Too bad that we now have to depend on leaks from Putin moles to know what’s going on in our country, but the donor stroking industry revealed in these emails is anything but secret. Thousands of prominent people are involved, either as strokers or strokees. Many of these people are extremely well known to journalists at major newspapers, and not a few of them are married to journalists.
Yet here is the NYT treating these leaked emails as a window into an unknown world. The unwillingness of the press to delve into the Vanity Fair at the heart of modern progressive politics (there is no such reluctance to peer into the mysteries of Republican finance) is a real problem.
Actually, what the hack tells us about the money and politics nexus is better than some fear. Most of what goes on is that there are a number of wealthy people in this country with outsize egos but not much common sense. These people are willing to fork over hundreds of thousands of dollars to political campaigns if politicians and staff will pretend to take them seriously, even for a few minutes at a time. “Thanks for your insights on China, they will help me plan our national strategy.” No, they won’t, and 99.999% of the things that rich donors tell politicians will be laughed at, ignored and trashed—though staffers will be assigned to write letters maintaining the illusion that the donor’s half-educated ramblings have somehow been incorporated in something official.
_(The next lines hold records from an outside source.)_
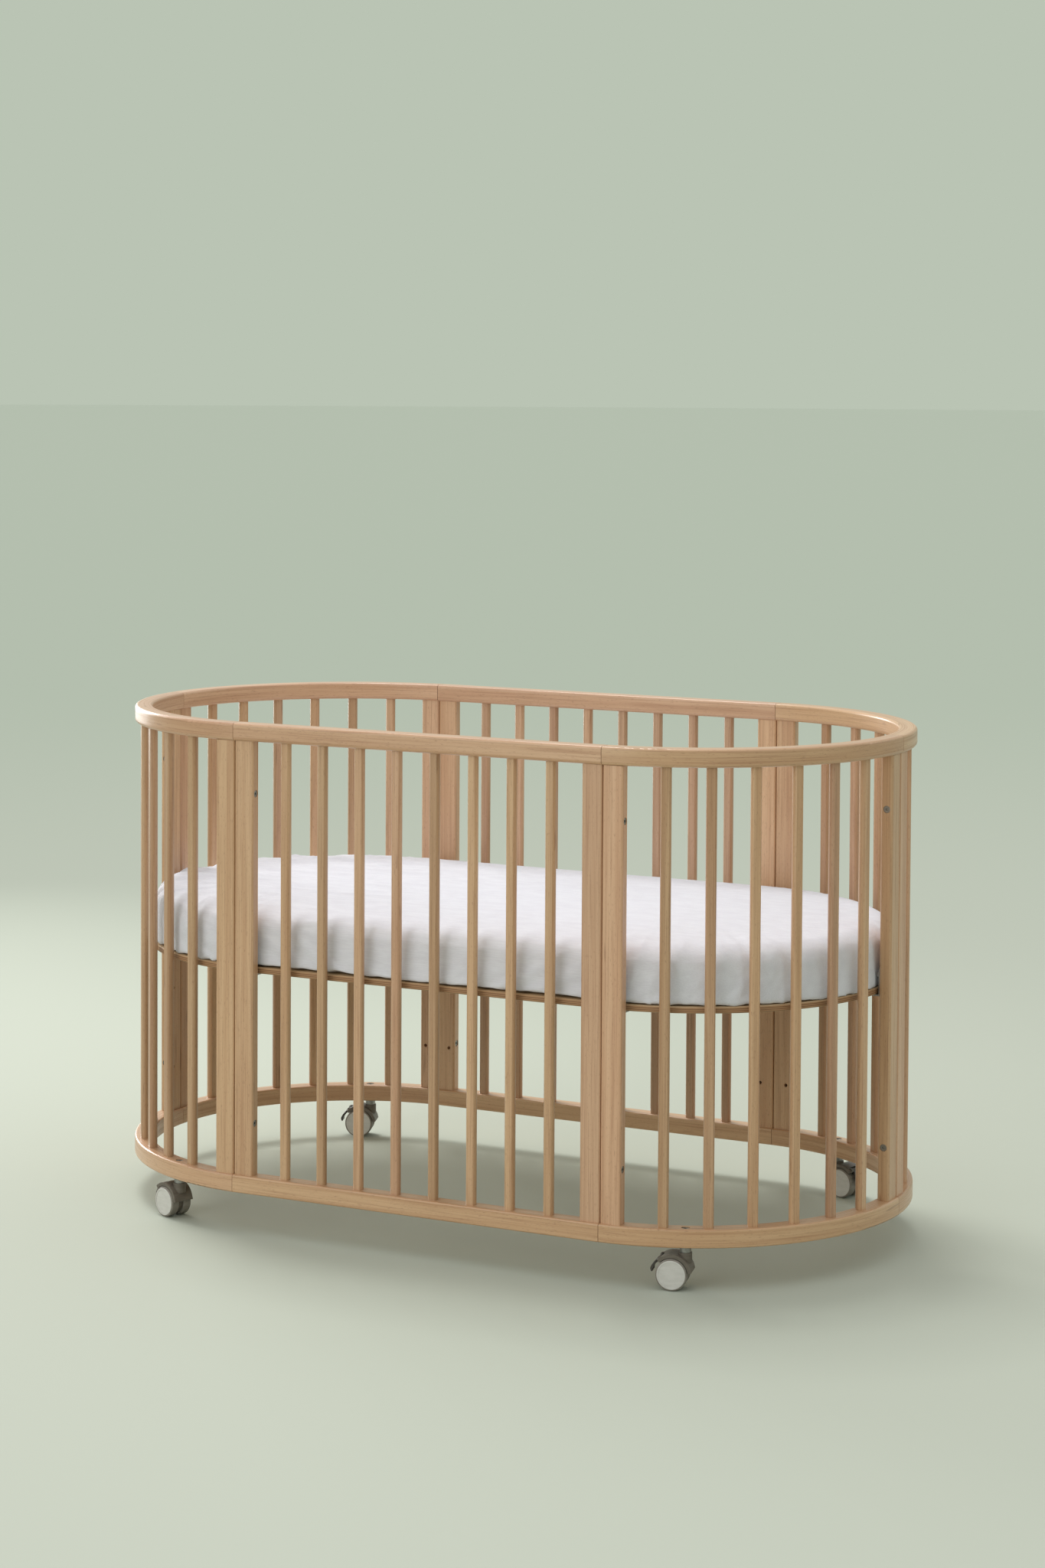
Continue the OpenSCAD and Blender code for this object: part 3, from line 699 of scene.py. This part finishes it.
def light(name, kind, place, power, colour, **settings):
    """A lamp that faces the middle of the crib."""
    data = bpy.data.lights.new(name, kind)
    data.energy = power
    data.color = colour
    for setting, value in settings.items():
        setattr(data, setting, value)
    made = bpy.data.objects.new(name, data)
    made.location = place
    target = Vector((0.0, 0.0, CAD_BOX[1].z / 2))
    made.rotation_euler = (target - Vector(place)).to_track_quat("-Z", "Y").to_euler()
    made.visible_camera = False
    bpy.context.scene.collection.objects.link(made)


def surround():
    """A pale world, brighter overhead, whose horizon has the far floor's tone."""
    world = bpy.data.worlds.new("surround")
    world.use_nodes = True
    tree = world.node_tree
    up = node(tree, "SeparateXYZ", {"Vector": node(tree, "TexCoord").outputs["Generated"]}).outputs["Z"]
    sky = blend_colour(tree, remap(tree, up, 0.10, 0.75, 0.0, 1.0), SURROUND, rgb(236, 237, 238))
    tree.links.new(sky, tree.nodes["Background"].inputs["Color"])
    tree.nodes["Background"].inputs["Strength"].default_value = 1.0
    bpy.context.scene.world = world


def pale_floor():
    """A large plain floor that takes on the surround's tone in the distance."""
    mesh = bmesh.new()
    bmesh.ops.create_circle(mesh, cap_ends=True, segments=96, radius=90.0)
    data = bpy.data.meshes.new("floor")
    mesh.to_mesh(data)
    mesh.free()
    floor = bpy.data.objects.new("floor", data)
    bpy.context.scene.collection.objects.link(floor)
    made, tree, shader = material("pale_floor", {"Roughness": 0.85, "Specular IOR Level": 0.1})
    away = vector_calc(tree, "MULTIPLY", object_place(tree), (1.0, 1.0, 0.0))
    reach = node(tree, "VectorMath", {0: away}, operation="LENGTH").outputs["Value"]
    colour = blend_colour(tree, remap(tree, reach, 1.5, 9.0, 0.0, 1.0),
                          rgb(179, 184, 171), rgb(167, 176, 161))
    tree.links.new(colour, shader.inputs["Base Color"])
    data.materials.append(made)


def studio():
    """Soft light from above, behind and on the left, over a plain pale floor."""
    pale_floor()
    surround()
    bpy.context.scene.view_settings.view_transform = "Standard"
    light("key", "SUN", (-1.2, 0.9, 4.2), 1.30, (1.0, 0.995, 0.985), angle=math.radians(19))
    light("window", "AREA", (-3.3, 1.6, 1.4), 20.0, (1.0, 0.99, 0.98), size=2.0, spread=math.radians(75))
    light("fill", "AREA", (-1.6, -4.8, 1.9), 15.0, (1.0, 0.985, 0.985), size=3.4, spread=math.radians(80))


KNIT = knit()
COTTON = cotton()
paint_wood()
paint_hardware()
sheet(mattress())
camera()
studio()
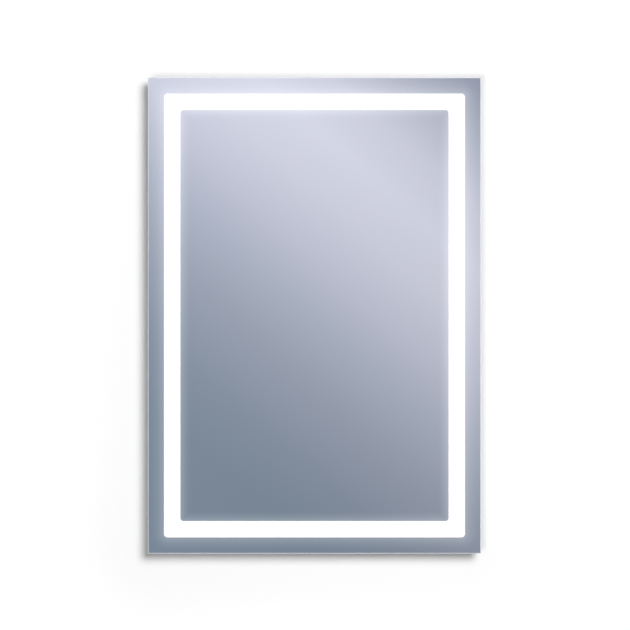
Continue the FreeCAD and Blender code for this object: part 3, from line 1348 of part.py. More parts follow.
for item in doc.Objects:
    if "Invalid" in item.State or "Error" in item.State:
        raise RuntimeError(f"{item.Label} failed: {item.State}")
os.makedirs("parts", exist_ok=True)
for piece in pieces:
    if piece.Shape.isNull() or not piece.Shape.isValid():
        raise RuntimeError(f"{piece.Label} has no valid shape")
for piece in pieces:
    piece.Shape.exportStep(f"parts/{piece.Label}.step")
print(len(pieces), "pieces")
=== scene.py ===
import math

import bmesh
import bpy
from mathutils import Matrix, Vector


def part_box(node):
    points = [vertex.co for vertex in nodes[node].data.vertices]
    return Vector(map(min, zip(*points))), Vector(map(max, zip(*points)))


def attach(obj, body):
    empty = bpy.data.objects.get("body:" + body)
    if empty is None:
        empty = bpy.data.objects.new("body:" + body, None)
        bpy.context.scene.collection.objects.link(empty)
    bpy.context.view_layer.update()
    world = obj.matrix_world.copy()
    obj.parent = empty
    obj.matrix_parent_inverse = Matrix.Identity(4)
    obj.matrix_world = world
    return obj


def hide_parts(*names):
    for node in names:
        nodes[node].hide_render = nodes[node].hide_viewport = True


# Looks of the lighted mirror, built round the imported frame.
# Metres: X to the right, Z up, Y into the wall.

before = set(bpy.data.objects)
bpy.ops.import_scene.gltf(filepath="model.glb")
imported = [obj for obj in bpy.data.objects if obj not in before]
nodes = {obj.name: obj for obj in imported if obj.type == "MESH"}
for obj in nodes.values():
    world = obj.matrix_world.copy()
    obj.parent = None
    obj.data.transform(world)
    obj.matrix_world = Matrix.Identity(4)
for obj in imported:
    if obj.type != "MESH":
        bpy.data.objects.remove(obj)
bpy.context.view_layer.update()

GLASS_LOW, GLASS_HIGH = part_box("mirror_glass")
COAT_LOW, COAT_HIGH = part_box("silver_coat")
BAND_LOW, BAND_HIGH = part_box("light_band")
PANE_X = (GLASS_LOW.x + GLASS_HIGH.x) / 2
PANE_Z = (GLASS_LOW.z + GLASS_HIGH.z) / 2
FRONT_Y = GLASS_LOW.y
HALF_X = (GLASS_HIGH.x - GLASS_LOW.x) / 2
HALF_Z = (GLASS_HIGH.z - GLASS_LOW.z) / 2
ARRIS = 0.0015
BAND_X = (BAND_HIGH.x - BAND_LOW.x) / 2
BAND_Z = (BAND_HIGH.z - BAND_LOW.z) / 2
BAND_WIDTH = 0.0345
BAND_OUTER_ROUND = 0.008
BAND_INNER_ROUND = 0.0065


# --- shader helpers ---------------------------------------------------------------------------

def srgb(red, green, blue):
    """An 8-bit display colour as linear values."""
    def linear(value):
        value /= 255
        return value / 12.92 if value <= 0.04045 else ((value + 0.055) / 1.055) ** 2.4
    return (linear(red), linear(green), linear(blue))


class Tree:
    """Adds nodes to a node tree and links them."""

    def __init__(self, tree):
        self.tree = tree

    def add(self, kind, inputs=None, **settings):
        made = self.tree.nodes.new(kind)
        for name, value in settings.items():
            setattr(made, name, value)
        for key, value in (inputs or {}).items():
            self.give(made.inputs[key], value)
        return made

    def give(self, socket, value):
        """Link a socket, or set it: numbers, and colours or vectors as tuples."""
        if isinstance(value, bpy.types.NodeSocket):
            self.tree.links.new(value, socket)
        elif isinstance(value, bpy.types.Node):
            self.tree.links.new(value.outputs[0], socket)
        elif socket.type == "RGBA":
            socket.default_value = (*value, 1) if len(value) == 3 else value
        else:
            socket.default_value = value

    def math(self, operation, first, second=0.0, third=0.0, clamp=False):
        made = self.add("ShaderNodeMath", operation=operation, use_clamp=clamp)
        for socket, value in zip(made.inputs, (first, second, third)):
            self.give(socket, value)
        return made.outputs[0]

    def ramp(self, factor, stops):
        made = self.add("ShaderNodeValToRGB", {"Fac": factor})
        elements = made.color_ramp.elements
        while len(elements) < len(stops):
            elements.new(0.5)
        for element, (place, colour) in zip(elements, stops):
            element.position = place
            element.color = (*colour, 1) if len(colour) == 3 else colour
        return made.outputs[0]


def new_material(name):
    """An empty node material and its tree."""
    material = bpy.data.materials.new(name)
    material.use_nodes = True
    material.node_tree.nodes.clear()
    return material, Tree(material.node_tree)


def finish_material(tree, shader):
    """Connect the surface."""
    out = tree.add("ShaderNodeOutputMaterial")
    tree.give(out.inputs["Surface"], shader)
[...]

Pompous wealthy wannabes aren’t all that much of a direct threat to the republic, and indulging their vanity is not the worst way to fund our political system. The people that pay the highest price, psychically at any rate, are the politicians who have to flatter and stroke. Since the politicians are the ones who gain and keep high office, it seems only just that they do the bulk of the bowing and scraping and toadying involved.
It’s the indirect costs that are high; if anyone wonders why so many of our career politicians are cynics with deep contempt for the public they serve, years of fawning over dumb rich people, pretending to take their silly ideas seriously, assuring each of them that you aren’t like the other stupid rich people, no, you are special, you are smart, and our ten minutes a year friendship punctuated by check writing is deep and sincere—all this tends to corrode the soul. Having a political class who subsist on exploiting the character weaknesses and insatiable narcissism of dilettante plutocrats isn’t the best way to cultivate an ethos of responsibility and patriotism at the highest levels of government.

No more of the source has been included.